May. 25th, 2017

dmilewski: (Default)
Merely labeling something as "sexist" doesn't do us much good because the label only gives us a binary. How much is it sexist? Does the sexism have any bearing on the story?

Assuming that any sexism, no matter how small, led to dire consequences, then I doubt that anyone would write anything at all, which is clearly not the intention of feminism.

Nor do I think that it's the goal of feminism to remove the theme of sexism from all works. Clearly people are affected by sexism, and using it in our arts is a way of speaking about the phenomena. If we couldn't speak about the phenomena of sexism, then that would be stupid, and clearly against what feminism is for.

No do I think that sexism should be removed from gendered work. Simply not liking something is insufficient reason to remove it. Feminism is not about guarding the morals and the moral consequences of others. Genders have needs which, quite frankly, can and will be met by the marketplace. 

A work can look sexist simply because of circumstances. A group of men in a combat unit might seem sexist because, at this point in history, women aren't in our front line units. We want gender balanced stories, and we also want gender imbalanced stories. To not have gender imbalanced stories is just as sexist as only having gender imbalanced stories. The full fabric of human experience demand a wide variety.

When looking at the sexism of a work, the first question must be, "Is this sexism appropriate to the story?" If the story is suppose to explore humanity, does it explore it? If the story is supposed to wallow in gratuity, does it wallow and is it gratuitous?

How much is this sexism part of the story? For stories where the sexism is minor or incidental, those works don't really measure up as "sexist." Likewise, for works which are entirely based on sexism, of course they're sexist, that's the point. (Pornography exists as a sexism medium because it's used by men to masturbate, coming in a wide variety of forms because men come (cum?) with a wide variety of needs.)

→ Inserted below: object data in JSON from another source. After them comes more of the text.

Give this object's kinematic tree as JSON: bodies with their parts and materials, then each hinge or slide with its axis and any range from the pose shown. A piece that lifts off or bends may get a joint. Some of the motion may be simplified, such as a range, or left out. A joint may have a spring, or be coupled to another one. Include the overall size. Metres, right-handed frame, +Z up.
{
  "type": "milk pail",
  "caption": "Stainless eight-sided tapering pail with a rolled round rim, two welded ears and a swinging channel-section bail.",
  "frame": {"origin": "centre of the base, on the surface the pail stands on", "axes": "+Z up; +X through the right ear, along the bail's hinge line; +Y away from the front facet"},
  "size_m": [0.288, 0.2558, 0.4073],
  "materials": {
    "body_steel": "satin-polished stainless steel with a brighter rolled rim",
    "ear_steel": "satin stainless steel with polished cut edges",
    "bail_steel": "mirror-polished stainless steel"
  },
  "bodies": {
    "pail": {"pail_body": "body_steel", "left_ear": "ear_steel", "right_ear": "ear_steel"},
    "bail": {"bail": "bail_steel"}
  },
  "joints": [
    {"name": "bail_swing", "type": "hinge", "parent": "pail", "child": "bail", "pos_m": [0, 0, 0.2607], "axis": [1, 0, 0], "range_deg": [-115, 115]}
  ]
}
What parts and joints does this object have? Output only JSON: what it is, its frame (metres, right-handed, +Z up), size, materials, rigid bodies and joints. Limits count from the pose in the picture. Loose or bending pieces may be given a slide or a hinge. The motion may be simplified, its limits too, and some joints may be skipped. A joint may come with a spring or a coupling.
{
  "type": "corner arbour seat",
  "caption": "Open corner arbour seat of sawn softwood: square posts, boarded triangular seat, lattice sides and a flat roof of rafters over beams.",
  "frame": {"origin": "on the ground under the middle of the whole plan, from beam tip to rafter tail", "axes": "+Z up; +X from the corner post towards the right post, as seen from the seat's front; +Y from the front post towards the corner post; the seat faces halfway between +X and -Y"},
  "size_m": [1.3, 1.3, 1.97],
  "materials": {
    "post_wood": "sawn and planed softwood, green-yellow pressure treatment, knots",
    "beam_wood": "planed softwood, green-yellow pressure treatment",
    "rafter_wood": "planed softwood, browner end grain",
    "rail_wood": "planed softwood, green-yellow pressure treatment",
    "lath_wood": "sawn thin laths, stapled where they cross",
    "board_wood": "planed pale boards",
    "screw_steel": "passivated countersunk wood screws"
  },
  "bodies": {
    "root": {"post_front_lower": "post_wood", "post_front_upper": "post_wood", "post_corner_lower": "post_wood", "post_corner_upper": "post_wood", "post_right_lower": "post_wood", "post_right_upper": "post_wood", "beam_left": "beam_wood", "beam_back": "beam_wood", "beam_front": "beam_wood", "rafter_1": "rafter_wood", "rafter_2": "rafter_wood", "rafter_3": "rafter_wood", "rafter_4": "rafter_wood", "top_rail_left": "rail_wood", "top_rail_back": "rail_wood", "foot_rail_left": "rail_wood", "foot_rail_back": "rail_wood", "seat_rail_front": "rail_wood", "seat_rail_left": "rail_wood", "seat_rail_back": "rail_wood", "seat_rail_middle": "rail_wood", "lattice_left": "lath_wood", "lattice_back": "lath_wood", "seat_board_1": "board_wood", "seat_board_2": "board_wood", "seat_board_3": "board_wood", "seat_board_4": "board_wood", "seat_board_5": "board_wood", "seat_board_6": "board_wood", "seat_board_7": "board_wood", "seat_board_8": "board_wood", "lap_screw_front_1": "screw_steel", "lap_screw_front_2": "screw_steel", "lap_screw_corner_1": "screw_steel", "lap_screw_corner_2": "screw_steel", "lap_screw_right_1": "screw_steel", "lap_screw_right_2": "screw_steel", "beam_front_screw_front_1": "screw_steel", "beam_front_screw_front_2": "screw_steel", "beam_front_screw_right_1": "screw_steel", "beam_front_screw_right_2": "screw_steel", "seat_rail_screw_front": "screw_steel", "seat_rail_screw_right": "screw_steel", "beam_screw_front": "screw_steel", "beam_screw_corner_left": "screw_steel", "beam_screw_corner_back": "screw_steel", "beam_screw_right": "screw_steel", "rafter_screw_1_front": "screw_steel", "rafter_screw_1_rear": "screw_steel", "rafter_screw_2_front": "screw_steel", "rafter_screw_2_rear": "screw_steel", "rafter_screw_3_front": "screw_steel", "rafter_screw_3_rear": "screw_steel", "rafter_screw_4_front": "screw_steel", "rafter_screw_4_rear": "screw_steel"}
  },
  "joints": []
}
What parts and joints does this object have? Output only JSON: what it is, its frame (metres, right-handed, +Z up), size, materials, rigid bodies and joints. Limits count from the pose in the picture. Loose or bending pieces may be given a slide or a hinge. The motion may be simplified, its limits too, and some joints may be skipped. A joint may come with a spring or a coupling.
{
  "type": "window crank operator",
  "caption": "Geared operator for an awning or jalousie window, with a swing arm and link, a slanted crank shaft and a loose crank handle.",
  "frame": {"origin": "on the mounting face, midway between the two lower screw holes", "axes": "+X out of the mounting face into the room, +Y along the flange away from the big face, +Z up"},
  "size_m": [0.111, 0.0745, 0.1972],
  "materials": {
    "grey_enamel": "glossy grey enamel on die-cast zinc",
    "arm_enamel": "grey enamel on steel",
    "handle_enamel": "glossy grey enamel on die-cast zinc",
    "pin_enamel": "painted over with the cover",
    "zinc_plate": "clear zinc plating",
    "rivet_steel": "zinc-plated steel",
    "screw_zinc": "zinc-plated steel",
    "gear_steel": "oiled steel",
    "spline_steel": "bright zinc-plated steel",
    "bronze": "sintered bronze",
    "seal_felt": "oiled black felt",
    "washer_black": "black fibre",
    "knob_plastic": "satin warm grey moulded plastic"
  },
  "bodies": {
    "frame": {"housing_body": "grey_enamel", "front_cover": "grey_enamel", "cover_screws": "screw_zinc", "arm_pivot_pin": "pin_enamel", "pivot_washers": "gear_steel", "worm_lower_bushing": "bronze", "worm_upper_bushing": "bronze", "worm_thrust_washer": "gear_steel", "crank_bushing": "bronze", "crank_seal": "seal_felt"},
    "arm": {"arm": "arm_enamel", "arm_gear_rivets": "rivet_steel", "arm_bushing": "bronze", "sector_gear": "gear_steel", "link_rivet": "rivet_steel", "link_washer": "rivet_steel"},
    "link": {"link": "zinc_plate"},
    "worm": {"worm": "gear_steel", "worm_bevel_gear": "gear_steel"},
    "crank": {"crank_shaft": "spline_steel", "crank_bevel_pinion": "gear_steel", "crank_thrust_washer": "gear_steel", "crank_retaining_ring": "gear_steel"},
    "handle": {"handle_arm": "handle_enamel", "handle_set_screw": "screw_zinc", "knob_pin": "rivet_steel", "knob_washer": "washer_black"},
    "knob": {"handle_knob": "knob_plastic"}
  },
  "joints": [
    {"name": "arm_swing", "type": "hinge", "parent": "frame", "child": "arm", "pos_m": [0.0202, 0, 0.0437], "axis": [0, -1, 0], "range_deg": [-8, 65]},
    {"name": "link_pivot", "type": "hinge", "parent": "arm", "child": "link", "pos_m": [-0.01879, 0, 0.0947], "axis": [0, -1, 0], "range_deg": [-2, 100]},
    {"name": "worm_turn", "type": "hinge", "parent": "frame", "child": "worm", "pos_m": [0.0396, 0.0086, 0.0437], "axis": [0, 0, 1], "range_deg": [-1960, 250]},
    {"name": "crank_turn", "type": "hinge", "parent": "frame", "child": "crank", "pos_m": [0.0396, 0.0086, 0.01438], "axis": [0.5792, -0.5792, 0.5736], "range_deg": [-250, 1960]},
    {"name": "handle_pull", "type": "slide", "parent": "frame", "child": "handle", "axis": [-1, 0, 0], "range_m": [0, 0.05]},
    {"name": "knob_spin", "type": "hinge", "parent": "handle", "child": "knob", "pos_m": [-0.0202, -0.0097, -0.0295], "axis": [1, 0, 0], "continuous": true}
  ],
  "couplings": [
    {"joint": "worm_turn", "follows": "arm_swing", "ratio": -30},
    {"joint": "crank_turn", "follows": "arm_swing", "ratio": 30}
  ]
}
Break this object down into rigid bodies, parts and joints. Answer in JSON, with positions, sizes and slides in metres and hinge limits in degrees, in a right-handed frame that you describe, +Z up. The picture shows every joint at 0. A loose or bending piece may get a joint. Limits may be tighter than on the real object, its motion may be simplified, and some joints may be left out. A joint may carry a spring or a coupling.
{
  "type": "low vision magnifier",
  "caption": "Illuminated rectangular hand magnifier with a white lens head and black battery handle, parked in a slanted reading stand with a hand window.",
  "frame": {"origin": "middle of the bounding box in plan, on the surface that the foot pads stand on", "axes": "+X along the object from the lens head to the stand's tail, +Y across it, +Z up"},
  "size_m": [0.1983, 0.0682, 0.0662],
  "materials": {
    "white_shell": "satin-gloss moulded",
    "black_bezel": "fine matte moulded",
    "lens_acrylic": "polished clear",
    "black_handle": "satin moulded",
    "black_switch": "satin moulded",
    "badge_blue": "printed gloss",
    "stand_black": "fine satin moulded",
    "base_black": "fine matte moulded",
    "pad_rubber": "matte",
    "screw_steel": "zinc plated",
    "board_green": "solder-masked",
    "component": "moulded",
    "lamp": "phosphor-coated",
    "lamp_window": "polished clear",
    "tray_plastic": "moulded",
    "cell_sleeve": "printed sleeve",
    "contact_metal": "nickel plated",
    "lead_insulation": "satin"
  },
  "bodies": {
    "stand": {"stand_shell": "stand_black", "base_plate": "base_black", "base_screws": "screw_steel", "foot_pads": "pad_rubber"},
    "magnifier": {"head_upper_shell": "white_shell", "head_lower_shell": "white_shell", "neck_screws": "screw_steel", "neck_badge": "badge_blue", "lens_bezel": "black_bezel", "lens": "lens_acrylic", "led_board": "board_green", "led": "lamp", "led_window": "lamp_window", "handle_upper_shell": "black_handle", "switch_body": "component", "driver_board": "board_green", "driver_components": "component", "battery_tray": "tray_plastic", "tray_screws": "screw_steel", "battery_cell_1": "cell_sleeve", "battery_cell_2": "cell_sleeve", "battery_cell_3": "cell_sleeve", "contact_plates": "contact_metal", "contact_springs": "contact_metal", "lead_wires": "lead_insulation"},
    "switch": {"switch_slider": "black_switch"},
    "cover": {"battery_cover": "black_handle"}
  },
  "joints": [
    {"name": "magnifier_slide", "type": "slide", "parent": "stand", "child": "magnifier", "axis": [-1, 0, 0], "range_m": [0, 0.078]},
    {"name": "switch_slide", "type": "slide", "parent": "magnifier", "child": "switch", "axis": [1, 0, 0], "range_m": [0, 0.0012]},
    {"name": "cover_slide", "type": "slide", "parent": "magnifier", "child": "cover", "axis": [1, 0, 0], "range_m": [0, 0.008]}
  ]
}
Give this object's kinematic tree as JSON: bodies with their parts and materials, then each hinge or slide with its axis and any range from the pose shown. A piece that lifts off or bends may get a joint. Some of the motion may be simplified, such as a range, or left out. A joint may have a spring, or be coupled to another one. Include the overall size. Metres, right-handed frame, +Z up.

It's for those works that are sexist, but where sexism isn't necessary or intended, where sexism should be examined most closely. Is a work needlessly sexist? (That is, is it sexist without accomplishing anything through the use of sexism?) Especially in a work whose goal it is to reach the widest possible audience, the appearance of sexism can work against the wide market appeal.

Do audiences want strong females? Sure. They also want weak ones, silly ones, infatuated ones, and clueless ones. To reduce the breadth of womanhood to "strong female" is as stupid as reducing all males to "strong man." Merely replacing a less fashionable stereotype with a more fashionable stereotype doesn't do anyone any good.